-------- Data for this task

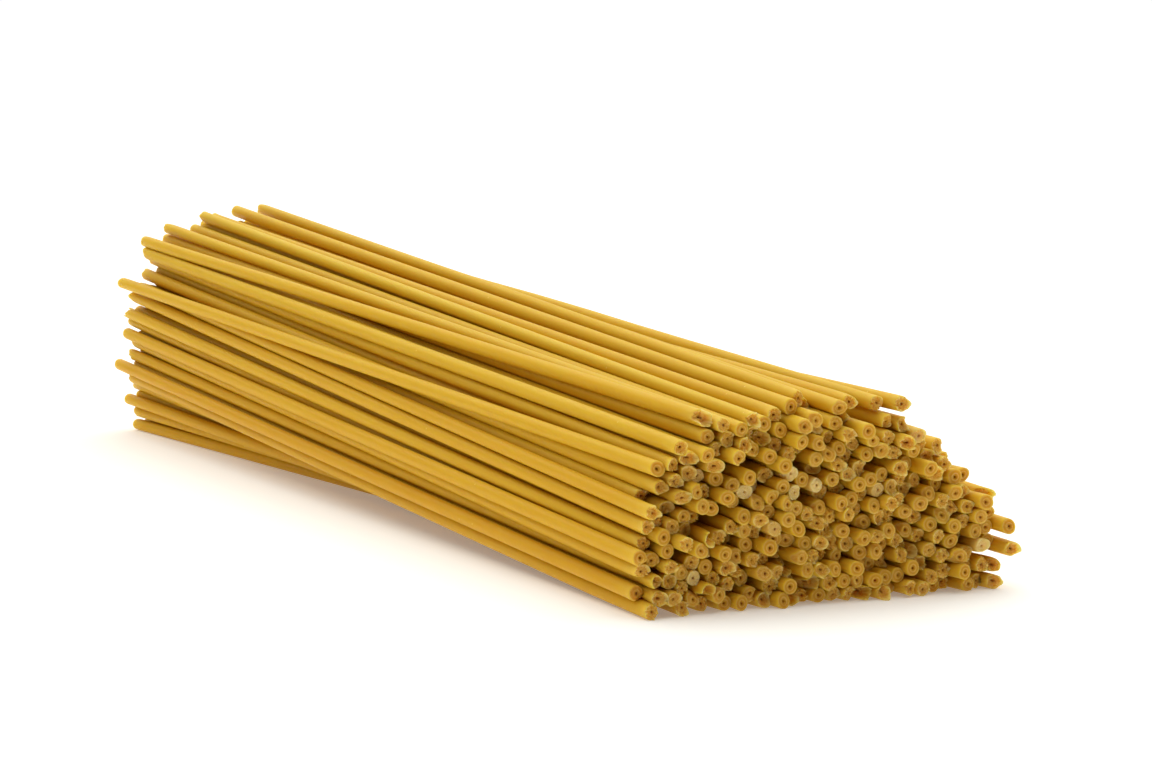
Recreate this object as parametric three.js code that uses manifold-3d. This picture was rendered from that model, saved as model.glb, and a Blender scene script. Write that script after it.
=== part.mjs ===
// A hand-sized bundle of dry bucatini lying on a flat surface: straight hollow noodles that were
// gripped, twisted a little and laid down. The end at -Y is packed into a low dome and the end
// at +Y fans out half as high again. Millimetres, +Z up, noodles along Y.
//
// Every noodle is laid out. Those that show are fused whole onto a smaller core, and of those
// inside the heap only the two ends stand out of it.
import * as THREE from "three";
import { mergeVertices } from "three/addons/utils/BufferGeometryUtils.js";
import Module from "manifold-3d";

// ---------------------------------------------------------------- driving dimensions
const STRAND_DIAMETER = 2.55;
const STRAND_LENGTH = 260;
const STRAND_COUNT = 300;
const STRAND_RADIUS = STRAND_DIAMETER / 2;

// The two end sections: domes over a flat base. middle is the height of the widest level, and
// left and right are the exponents of the curve above it: 2 is an ellipse, more is squarer.
const PACKED_END = { halfWidth: 33, height: 33.5, middle: 12, left: 2.7, right: 1.7, shift: -0.5 };
const FANNED_END = { halfWidth: 30, height: 51, middle: 20, left: 2.8, right: 1.6, shift: -6.5 };
const BASE_EXPONENT = 9;

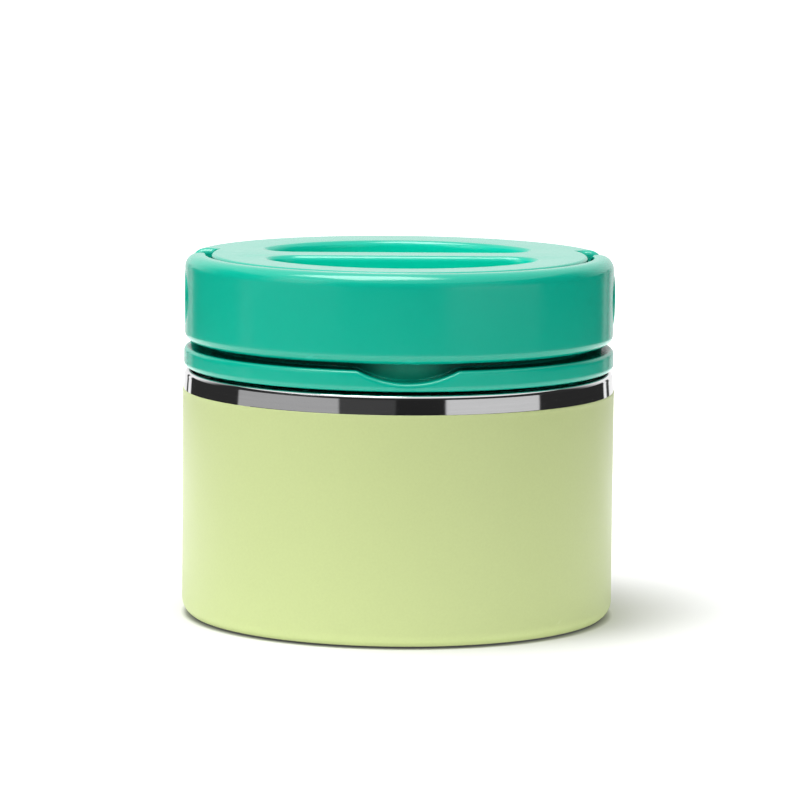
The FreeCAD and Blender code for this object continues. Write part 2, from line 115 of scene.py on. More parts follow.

----------------

# [Challenge]
Reproduce the listing in full. Keep it exactly as written.

# [Written solution]
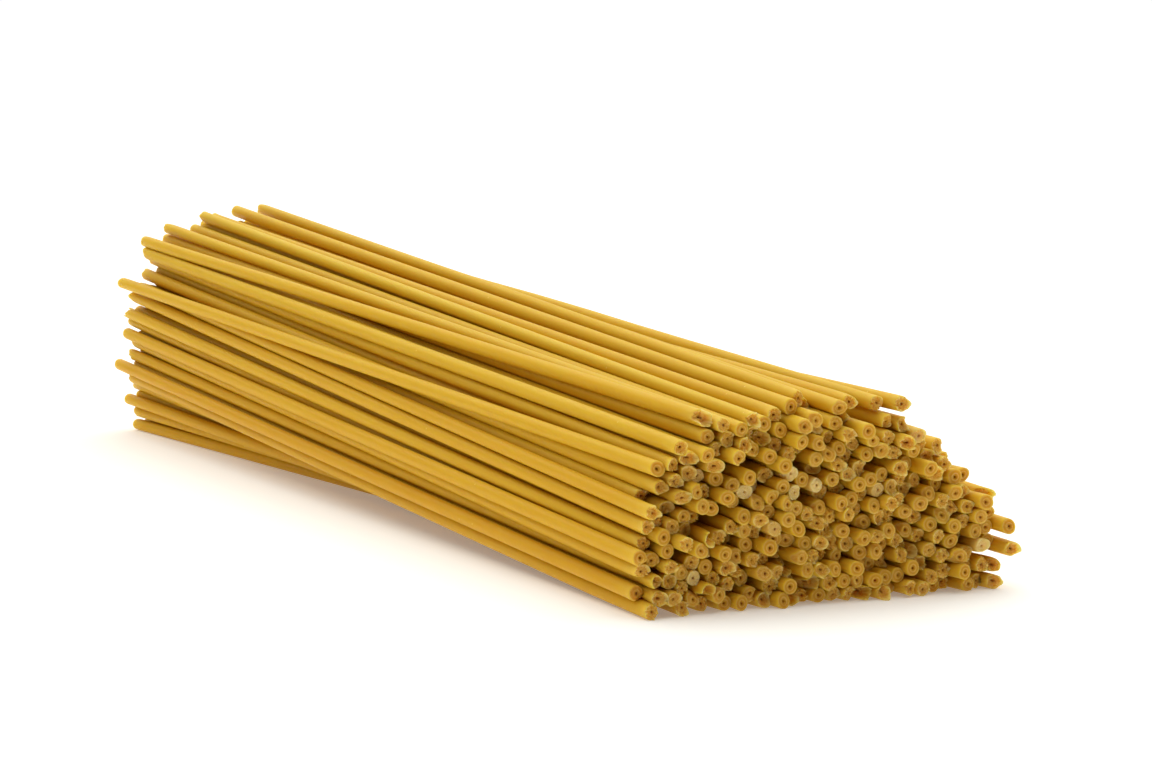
Recreate this object as parametric three.js code that uses manifold-3d. This picture was rendered from that model, saved as model.glb, and a Blender scene script. Write that script after it.
=== part.mjs ===
// A hand-sized bundle of dry bucatini lying on a flat surface: straight hollow noodles that were
// gripped, twisted a little and laid down. The end at -Y is packed into a low dome and the end
// at +Y fans out half as high again. Millimetres, +Z up, noodles along Y.
//
// Every noodle is laid out. Those that show are fused whole onto a smaller core, and of those
// inside the heap only the two ends stand out of it.
import * as THREE from "three";
import { mergeVertices } from "three/addons/utils/BufferGeometryUtils.js";
import Module from "manifold-3d";

// ---------------------------------------------------------------- driving dimensions
const STRAND_DIAMETER = 2.55;
const STRAND_LENGTH = 260;
const STRAND_COUNT = 300;
const STRAND_RADIUS = STRAND_DIAMETER / 2;

// The two end sections: domes over a flat base. middle is the height of the widest level, and
// left and right are the exponents of the curve above it: 2 is an ellipse, more is squarer.
const PACKED_END = { halfWidth: 33, height: 33.5, middle: 12, left: 2.7, right: 1.7, shift: -0.5 };
const FANNED_END = { halfWidth: 30, height: 51, middle: 20, left: 2.8, right: 1.6, shift: -6.5 };
const BASE_EXPONENT = 9;

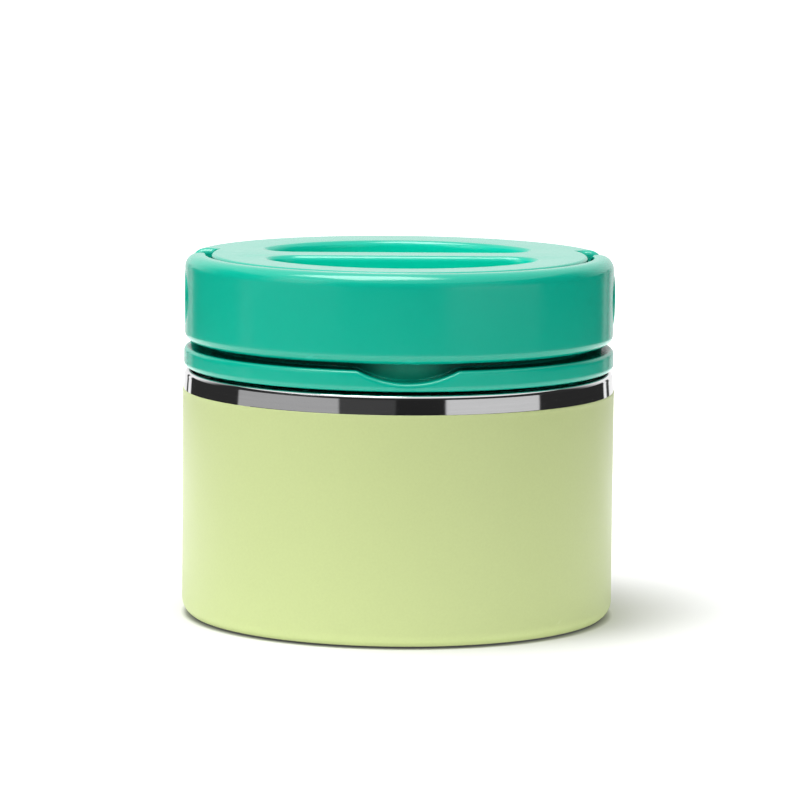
The FreeCAD and Blender code for this object continues. Write part 2, from line 115 of scene.py on. More parts follow.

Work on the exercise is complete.